You can order it yourself. The problem with someone else ordering it for you, is that they now have to get it to you after arrival. There's nothing to it if you do it yourself. You prob won't even pay any duties due to it being only the one small object.


----------



## DangerDave (22/6/17)

Andre said:


> I order only small, low value stuff from Fasttech. The smaller the parcel the better. Shipping is free anyhow.
> 
> Not sure why you do not order yourself - they have no problem shipping just one small item.
> 
> Anyhow, I have no problem ordering it for you, but probably better if someone near you helps to avoid courier costs this side.



Hi Andre,

Why is smaller better? 
My aversion is that my last order from China took in excess of two months to get to my local post office. 
I figured if someone is getting something of high value via DHL or some other express service, I'd be better off. 

But, if you say a small low cost order is better, then I'll happily place the order myself. 

Thanks,
Dave


----------



## DangerDave (22/6/17)

zadiac said:


> You can order it yourself. The problem with someone else ordering it for you, is that they now have to get it to you after arrival. There's nothing to it if you do it yourself. You prob won't even pay any duties due to it being only the one small object.


Yeah, I understand. As mentioned, I just thought that if it were included in someone's bigger order, where they would get express delivery, it would arrive sooner. 
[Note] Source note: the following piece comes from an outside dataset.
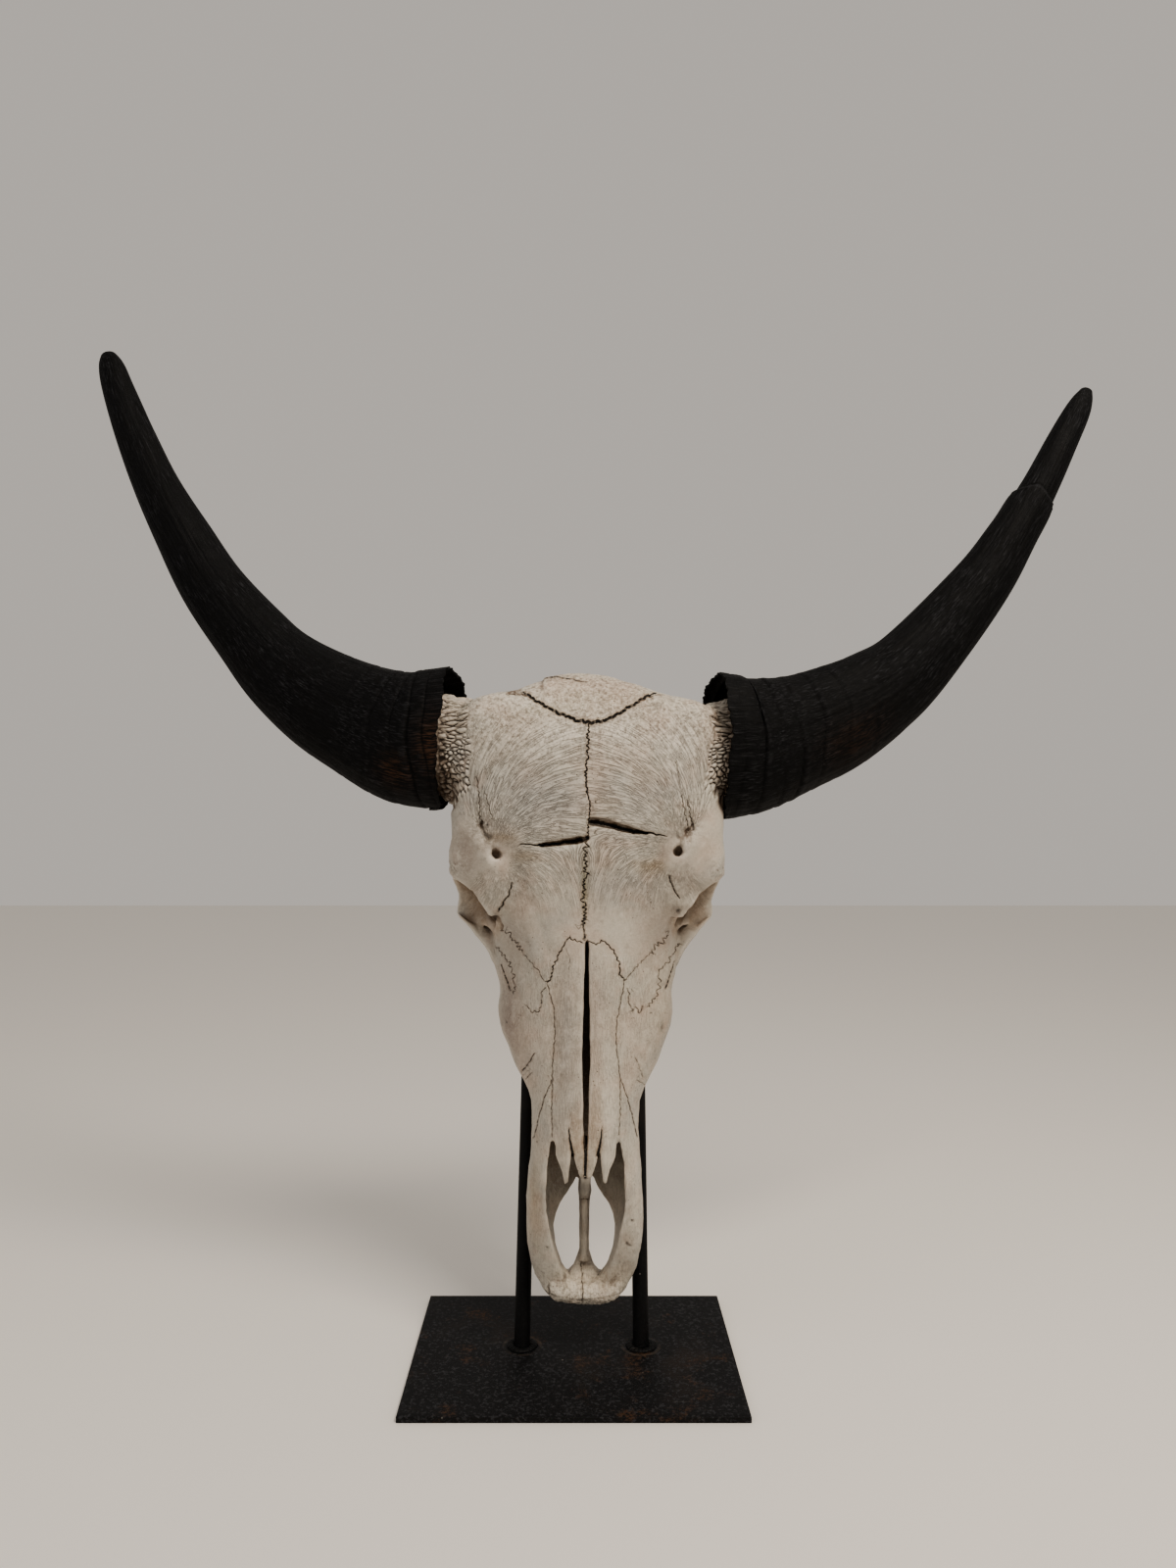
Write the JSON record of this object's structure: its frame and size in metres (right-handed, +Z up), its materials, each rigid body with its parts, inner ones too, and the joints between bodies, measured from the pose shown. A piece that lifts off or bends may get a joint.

If its not going to make any difference, then I'll happily order for myself...


----------



## Andre (22/6/17)

DangerDave said:


> Hi Andre,
> 
> Why is smaller better?
> My aversion is that my last order from China took in excess of two months to get to my local post office.
> ...


Ah, ok I understand. Did not figure in the possibility of using DHL, which could change the picture.


----------



## aktorsyl (22/6/17)

Do Fasttech orders to SA _have _to go via the Post Office?  I noticed that DHL isn't an option on checkout for me before.


----------



## DangerDave (22/6/17)

aktorsyl said:


> Do Fasttech orders to SA _have _to go via the Post Office?  I noticed that DHL isn't an option on checkout for me before.


I think the low value ones have to yeah...


----------



## zadiac (22/6/17)

aktorsyl said:


> Do Fasttech orders to SA _have _to go via the Post Office?  I noticed that DHL isn't an option on checkout for me before.



There's a drop down list. Several shipping options are available there.


----------



## aktorsyl (22/6/17)

zadiac said:


> There's a drop down list. Several shipping options are available there.


Yup, but DHL is always greyed out saying it doesn't ship ecig products to SA

Sent from my SM-G935F using Tapatalk


----------



## zadiac (22/6/17)

aktorsyl said:


> Yup, but DHL is always greyed out saying it doesn't ship ecig products to SA
> 
> Sent from my SM-G935F using Tapatalk



Only on certain brands though. Mine is always available and I only order vape stuff from FT. Don't really understand how they work, but yeah...


----------